= Brief =
Set down word for word each line from the start of the listing through the line that contains "recess_round = 1.2", both included.

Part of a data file
[start]

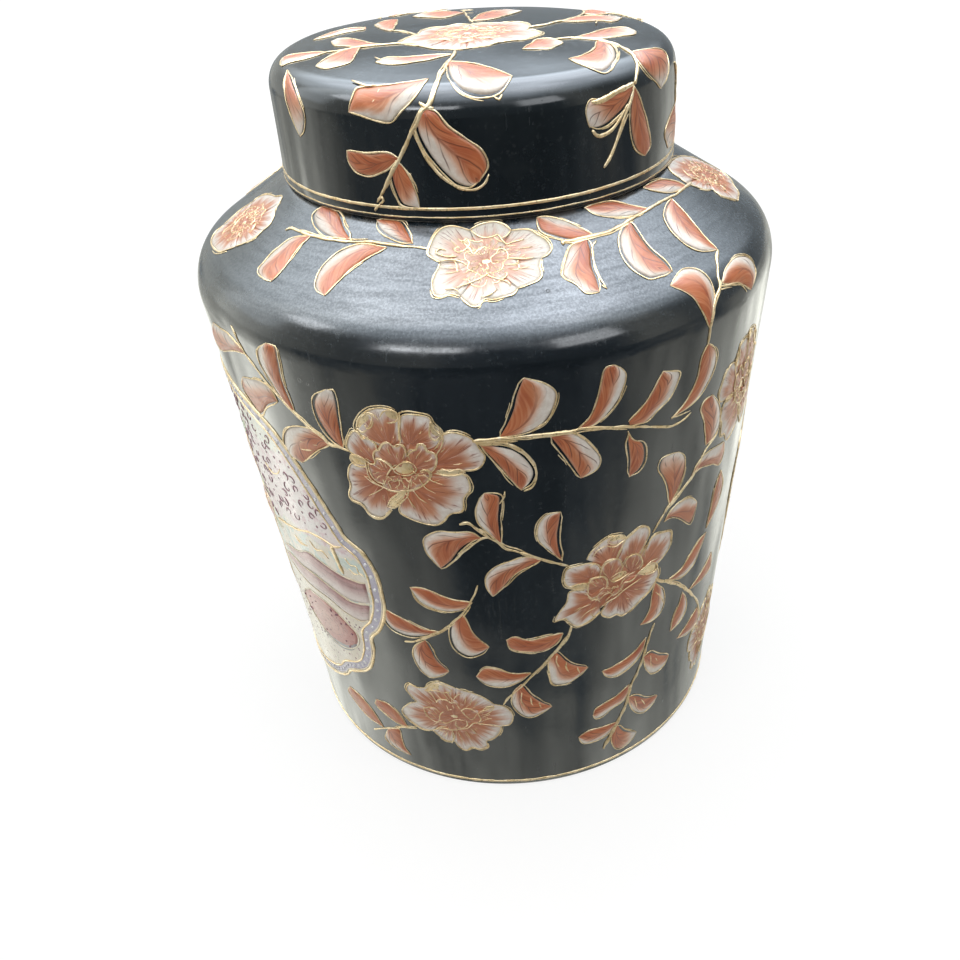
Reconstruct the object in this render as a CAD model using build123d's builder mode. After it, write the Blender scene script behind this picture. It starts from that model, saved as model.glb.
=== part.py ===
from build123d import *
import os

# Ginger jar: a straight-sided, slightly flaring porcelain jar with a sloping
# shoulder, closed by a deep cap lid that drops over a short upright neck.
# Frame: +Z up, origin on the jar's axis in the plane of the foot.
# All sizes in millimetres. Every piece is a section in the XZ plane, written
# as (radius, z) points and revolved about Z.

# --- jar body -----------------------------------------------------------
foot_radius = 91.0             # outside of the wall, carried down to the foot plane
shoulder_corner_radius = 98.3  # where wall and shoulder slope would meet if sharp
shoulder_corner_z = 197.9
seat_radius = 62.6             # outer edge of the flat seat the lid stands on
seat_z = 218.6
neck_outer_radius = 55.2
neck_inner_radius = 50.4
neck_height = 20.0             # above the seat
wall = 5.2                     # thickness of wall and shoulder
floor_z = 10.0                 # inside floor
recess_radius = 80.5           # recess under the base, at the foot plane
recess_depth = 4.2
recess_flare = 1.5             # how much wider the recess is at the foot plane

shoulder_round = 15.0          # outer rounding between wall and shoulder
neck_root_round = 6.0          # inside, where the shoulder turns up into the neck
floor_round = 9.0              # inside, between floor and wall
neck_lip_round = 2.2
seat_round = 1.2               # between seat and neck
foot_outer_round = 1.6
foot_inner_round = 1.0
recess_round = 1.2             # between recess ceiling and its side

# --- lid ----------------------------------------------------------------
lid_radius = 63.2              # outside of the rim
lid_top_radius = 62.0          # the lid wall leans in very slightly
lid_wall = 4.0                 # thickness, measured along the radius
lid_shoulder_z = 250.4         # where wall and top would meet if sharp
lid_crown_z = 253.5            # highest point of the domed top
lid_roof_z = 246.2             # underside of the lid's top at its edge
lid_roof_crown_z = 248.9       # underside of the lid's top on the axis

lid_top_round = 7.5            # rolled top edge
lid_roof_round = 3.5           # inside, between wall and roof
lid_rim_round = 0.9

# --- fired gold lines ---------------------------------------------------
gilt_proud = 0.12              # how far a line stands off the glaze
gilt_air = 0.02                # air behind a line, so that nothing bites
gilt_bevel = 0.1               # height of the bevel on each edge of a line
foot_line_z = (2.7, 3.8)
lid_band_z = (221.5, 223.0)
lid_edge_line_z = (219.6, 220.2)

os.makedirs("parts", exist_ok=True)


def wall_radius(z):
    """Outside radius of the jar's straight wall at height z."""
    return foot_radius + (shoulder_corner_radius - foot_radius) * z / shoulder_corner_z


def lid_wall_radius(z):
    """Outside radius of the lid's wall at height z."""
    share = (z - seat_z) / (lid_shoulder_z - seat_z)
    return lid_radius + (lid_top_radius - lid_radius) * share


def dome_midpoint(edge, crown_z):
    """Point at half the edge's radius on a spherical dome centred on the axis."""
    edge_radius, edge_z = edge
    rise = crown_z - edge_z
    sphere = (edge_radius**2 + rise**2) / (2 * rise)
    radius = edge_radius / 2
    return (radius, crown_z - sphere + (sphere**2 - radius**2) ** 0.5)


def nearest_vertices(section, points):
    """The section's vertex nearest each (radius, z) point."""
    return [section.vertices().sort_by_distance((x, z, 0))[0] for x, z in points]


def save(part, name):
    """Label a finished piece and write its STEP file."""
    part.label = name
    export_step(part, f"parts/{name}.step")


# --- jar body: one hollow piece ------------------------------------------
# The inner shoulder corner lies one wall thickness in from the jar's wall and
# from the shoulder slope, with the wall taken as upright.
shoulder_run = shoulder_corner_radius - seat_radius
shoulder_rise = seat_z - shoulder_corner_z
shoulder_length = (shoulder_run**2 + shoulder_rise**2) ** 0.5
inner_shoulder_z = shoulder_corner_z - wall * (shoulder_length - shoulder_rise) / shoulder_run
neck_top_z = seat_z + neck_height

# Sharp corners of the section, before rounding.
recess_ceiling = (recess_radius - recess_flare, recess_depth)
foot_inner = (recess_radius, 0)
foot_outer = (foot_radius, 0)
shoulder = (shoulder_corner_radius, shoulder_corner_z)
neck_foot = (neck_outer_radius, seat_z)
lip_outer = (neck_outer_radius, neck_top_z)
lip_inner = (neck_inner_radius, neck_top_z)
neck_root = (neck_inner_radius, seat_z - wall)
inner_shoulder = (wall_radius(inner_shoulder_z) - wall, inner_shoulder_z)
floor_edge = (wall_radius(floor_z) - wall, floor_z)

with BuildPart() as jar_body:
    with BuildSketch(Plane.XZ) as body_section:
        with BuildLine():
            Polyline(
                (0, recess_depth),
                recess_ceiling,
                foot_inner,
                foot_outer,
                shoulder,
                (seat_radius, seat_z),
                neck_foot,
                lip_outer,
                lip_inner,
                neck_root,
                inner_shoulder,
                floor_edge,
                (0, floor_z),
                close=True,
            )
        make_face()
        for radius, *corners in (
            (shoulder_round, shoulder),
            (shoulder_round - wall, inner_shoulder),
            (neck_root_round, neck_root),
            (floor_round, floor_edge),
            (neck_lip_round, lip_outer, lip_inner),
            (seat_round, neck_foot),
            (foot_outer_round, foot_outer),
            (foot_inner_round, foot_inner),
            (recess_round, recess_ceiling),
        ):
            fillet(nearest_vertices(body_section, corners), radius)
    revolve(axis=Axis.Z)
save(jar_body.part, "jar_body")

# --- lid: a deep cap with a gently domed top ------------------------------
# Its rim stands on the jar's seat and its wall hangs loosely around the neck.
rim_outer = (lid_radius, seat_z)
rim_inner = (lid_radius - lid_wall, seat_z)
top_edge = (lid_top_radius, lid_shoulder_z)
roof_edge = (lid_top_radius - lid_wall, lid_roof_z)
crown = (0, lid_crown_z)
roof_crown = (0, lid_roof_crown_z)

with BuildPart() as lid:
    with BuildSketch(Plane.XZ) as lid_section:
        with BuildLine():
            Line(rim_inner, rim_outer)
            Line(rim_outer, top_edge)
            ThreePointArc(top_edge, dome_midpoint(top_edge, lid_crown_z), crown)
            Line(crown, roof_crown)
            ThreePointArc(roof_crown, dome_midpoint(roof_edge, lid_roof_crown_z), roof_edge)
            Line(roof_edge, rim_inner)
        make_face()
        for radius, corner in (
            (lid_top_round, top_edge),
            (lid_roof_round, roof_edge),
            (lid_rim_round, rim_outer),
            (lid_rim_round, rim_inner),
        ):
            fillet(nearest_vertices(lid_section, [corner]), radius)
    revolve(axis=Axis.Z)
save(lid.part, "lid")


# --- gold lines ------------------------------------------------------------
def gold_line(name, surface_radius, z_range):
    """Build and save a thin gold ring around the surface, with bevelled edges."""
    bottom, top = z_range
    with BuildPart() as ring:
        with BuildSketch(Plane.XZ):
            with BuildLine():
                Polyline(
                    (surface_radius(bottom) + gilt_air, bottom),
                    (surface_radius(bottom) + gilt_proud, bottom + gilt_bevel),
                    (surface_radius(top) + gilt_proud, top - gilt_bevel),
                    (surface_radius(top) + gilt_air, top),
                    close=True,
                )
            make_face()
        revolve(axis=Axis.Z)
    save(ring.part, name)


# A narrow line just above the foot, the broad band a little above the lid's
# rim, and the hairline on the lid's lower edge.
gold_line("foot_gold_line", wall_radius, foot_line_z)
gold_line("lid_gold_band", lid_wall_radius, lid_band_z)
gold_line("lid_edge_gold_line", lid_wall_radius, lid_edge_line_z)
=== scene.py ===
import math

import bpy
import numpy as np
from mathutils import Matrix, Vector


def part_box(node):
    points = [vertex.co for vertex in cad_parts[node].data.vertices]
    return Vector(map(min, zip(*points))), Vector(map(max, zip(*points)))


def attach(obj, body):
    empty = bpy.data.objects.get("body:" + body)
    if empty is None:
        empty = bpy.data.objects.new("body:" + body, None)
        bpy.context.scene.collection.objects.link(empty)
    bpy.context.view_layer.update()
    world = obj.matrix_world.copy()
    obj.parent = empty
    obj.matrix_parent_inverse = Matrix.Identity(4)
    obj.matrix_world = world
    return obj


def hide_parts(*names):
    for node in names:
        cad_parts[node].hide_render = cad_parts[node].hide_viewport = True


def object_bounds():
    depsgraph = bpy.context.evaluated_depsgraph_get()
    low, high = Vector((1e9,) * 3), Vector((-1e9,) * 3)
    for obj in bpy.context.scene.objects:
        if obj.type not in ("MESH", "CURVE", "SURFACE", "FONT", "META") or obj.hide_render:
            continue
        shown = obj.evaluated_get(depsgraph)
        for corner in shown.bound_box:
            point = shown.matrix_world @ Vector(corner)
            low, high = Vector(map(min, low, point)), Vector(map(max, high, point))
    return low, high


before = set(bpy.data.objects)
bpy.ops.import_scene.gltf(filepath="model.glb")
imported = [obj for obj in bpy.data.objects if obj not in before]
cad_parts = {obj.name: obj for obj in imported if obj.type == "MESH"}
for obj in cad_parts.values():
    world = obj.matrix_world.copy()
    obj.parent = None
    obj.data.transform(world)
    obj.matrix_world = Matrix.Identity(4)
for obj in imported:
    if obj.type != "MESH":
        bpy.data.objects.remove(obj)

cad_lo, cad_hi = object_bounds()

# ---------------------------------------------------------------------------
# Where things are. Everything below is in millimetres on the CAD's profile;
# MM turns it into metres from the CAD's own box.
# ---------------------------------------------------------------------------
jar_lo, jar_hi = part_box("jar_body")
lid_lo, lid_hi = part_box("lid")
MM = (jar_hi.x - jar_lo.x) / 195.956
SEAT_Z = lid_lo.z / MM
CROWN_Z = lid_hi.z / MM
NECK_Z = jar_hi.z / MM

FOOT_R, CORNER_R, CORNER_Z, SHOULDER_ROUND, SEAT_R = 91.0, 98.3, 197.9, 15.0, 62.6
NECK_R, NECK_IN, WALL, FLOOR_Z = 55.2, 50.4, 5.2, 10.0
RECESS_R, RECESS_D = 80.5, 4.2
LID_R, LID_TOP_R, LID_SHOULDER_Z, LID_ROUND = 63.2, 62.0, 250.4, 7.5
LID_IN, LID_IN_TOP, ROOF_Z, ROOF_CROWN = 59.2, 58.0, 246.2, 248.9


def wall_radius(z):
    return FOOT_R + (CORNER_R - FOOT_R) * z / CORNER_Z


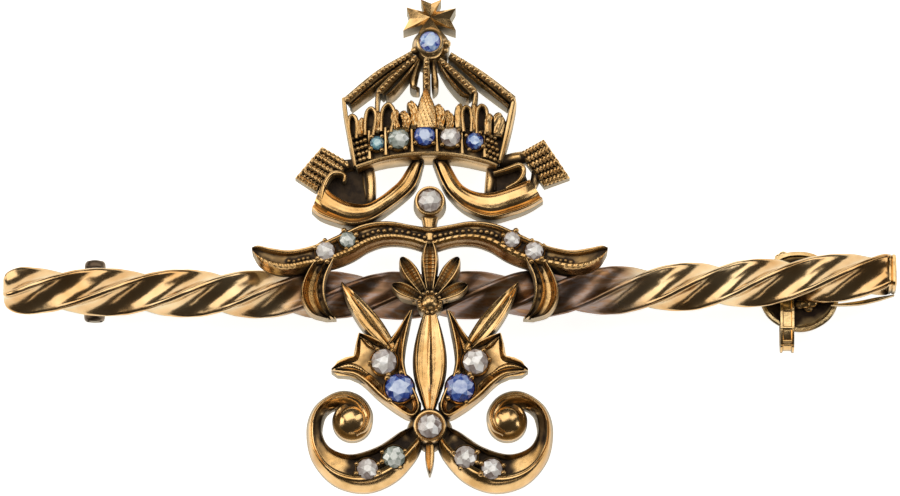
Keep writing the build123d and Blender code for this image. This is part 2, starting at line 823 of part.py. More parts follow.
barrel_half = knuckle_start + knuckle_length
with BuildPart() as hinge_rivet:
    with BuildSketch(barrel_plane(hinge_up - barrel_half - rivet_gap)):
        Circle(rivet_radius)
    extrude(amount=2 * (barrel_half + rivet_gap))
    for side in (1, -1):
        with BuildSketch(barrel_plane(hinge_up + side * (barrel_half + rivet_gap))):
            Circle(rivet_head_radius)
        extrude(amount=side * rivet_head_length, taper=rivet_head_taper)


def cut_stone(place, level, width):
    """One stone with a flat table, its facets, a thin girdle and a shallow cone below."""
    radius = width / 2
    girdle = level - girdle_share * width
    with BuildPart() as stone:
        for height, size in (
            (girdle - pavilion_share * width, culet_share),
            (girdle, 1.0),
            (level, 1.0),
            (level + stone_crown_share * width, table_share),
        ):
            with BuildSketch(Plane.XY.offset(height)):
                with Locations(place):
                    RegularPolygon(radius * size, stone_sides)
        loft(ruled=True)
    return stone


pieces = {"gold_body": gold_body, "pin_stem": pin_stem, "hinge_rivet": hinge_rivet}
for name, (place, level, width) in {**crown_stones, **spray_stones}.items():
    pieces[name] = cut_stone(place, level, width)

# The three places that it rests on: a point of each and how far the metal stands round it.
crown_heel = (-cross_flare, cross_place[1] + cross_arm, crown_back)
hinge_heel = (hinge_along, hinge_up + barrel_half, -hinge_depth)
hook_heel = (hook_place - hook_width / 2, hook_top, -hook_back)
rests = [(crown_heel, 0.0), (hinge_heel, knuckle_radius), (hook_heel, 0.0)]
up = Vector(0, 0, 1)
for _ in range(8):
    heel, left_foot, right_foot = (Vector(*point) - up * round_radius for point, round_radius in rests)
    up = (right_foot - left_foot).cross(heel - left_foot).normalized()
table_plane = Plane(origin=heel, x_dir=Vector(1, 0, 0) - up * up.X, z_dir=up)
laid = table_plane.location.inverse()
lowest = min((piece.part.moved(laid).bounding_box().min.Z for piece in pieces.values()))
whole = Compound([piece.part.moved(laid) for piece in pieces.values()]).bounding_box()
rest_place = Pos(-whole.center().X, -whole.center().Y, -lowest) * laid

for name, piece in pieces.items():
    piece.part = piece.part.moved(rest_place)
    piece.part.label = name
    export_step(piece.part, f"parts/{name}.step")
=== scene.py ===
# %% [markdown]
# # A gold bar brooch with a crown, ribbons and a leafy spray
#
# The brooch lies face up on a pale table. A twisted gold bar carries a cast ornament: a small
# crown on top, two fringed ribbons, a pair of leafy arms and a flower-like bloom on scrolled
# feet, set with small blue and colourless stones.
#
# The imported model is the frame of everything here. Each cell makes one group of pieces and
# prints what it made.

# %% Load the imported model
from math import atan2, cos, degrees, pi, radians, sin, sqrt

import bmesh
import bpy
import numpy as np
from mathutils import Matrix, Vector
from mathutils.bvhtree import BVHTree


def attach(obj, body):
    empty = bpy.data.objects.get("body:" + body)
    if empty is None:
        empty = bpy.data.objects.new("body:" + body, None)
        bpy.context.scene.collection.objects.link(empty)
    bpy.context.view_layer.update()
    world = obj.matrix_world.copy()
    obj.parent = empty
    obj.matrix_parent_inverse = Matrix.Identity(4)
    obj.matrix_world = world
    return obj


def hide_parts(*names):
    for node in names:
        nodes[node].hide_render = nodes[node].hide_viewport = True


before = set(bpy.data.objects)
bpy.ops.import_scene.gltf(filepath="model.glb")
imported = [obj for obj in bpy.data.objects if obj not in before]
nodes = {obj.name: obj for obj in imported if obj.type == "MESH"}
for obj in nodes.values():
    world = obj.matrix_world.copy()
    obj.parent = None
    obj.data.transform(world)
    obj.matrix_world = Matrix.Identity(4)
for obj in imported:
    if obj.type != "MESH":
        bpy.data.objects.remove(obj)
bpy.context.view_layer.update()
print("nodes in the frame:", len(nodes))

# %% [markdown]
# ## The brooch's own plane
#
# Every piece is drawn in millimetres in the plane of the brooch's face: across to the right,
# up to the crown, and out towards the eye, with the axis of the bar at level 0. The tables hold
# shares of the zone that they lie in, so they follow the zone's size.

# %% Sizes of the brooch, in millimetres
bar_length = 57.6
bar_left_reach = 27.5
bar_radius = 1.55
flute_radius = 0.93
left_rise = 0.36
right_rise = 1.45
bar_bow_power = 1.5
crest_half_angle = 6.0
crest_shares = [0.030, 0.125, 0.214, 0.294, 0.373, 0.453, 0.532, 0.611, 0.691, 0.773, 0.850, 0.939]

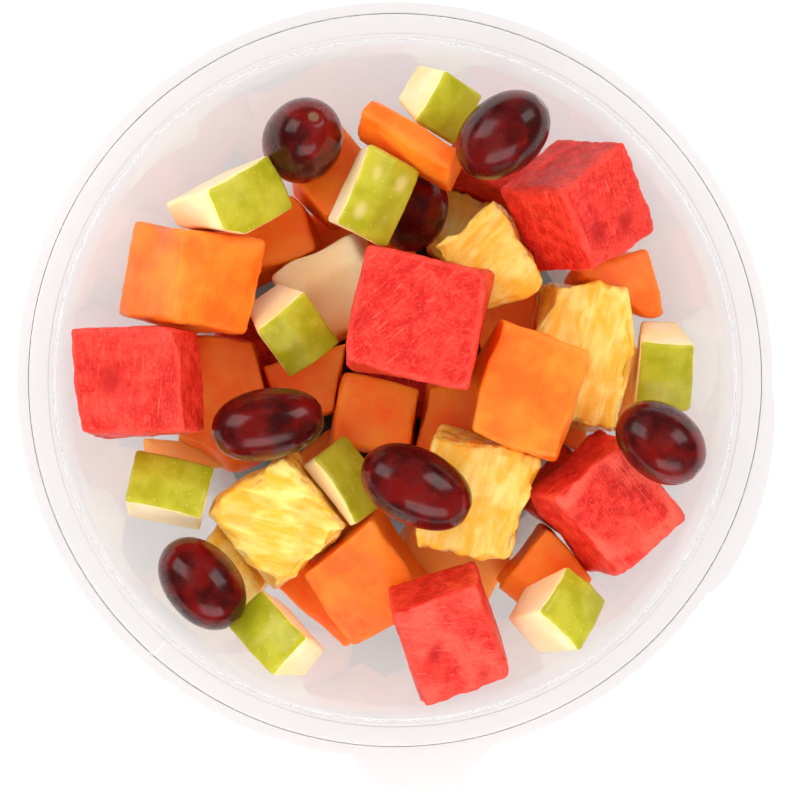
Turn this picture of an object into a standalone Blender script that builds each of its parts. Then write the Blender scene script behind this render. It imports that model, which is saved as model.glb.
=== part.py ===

[end]

= Answer to this task =
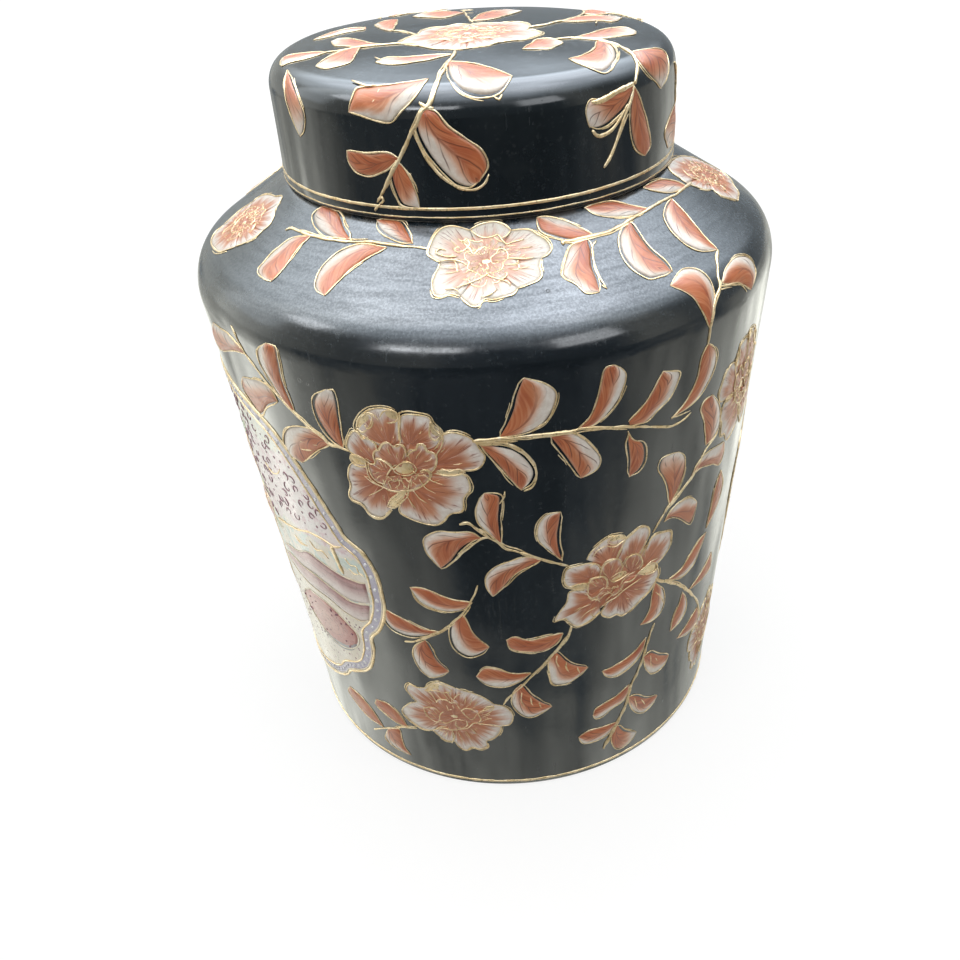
Reconstruct the object in this render as a CAD model using build123d's builder mode. After it, write the Blender scene script behind this picture. It starts from that model, saved as model.glb.
=== part.py ===
from build123d import *
import os

# Ginger jar: a straight-sided, slightly flaring porcelain jar with a sloping
# shoulder, closed by a deep cap lid that drops over a short upright neck.
# Frame: +Z up, origin on the jar's axis in the plane of the foot.
# All sizes in millimetres. Every piece is a section in the XZ plane, written
# as (radius, z) points and revolved about Z.

# --- jar body -----------------------------------------------------------
foot_radius = 91.0             # outside of the wall, carried down to the foot plane
shoulder_corner_radius = 98.3  # where wall and shoulder slope would meet if sharp
shoulder_corner_z = 197.9
seat_radius = 62.6             # outer edge of the flat seat the lid stands on
seat_z = 218.6
neck_outer_radius = 55.2
neck_inner_radius = 50.4
neck_height = 20.0             # above the seat
wall = 5.2                     # thickness of wall and shoulder
floor_z = 10.0                 # inside floor
recess_radius = 80.5           # recess under the base, at the foot plane
recess_depth = 4.2
recess_flare = 1.5             # how much wider the recess is at the foot plane

shoulder_round = 15.0          # outer rounding between wall and shoulder
neck_root_round = 6.0          # inside, where the shoulder turns up into the neck
floor_round = 9.0              # inside, between floor and wall
neck_lip_round = 2.2
seat_round = 1.2               # between seat and neck
foot_outer_round = 1.6
foot_inner_round = 1.0
recess_round = 1.2             # between recess ceiling and its side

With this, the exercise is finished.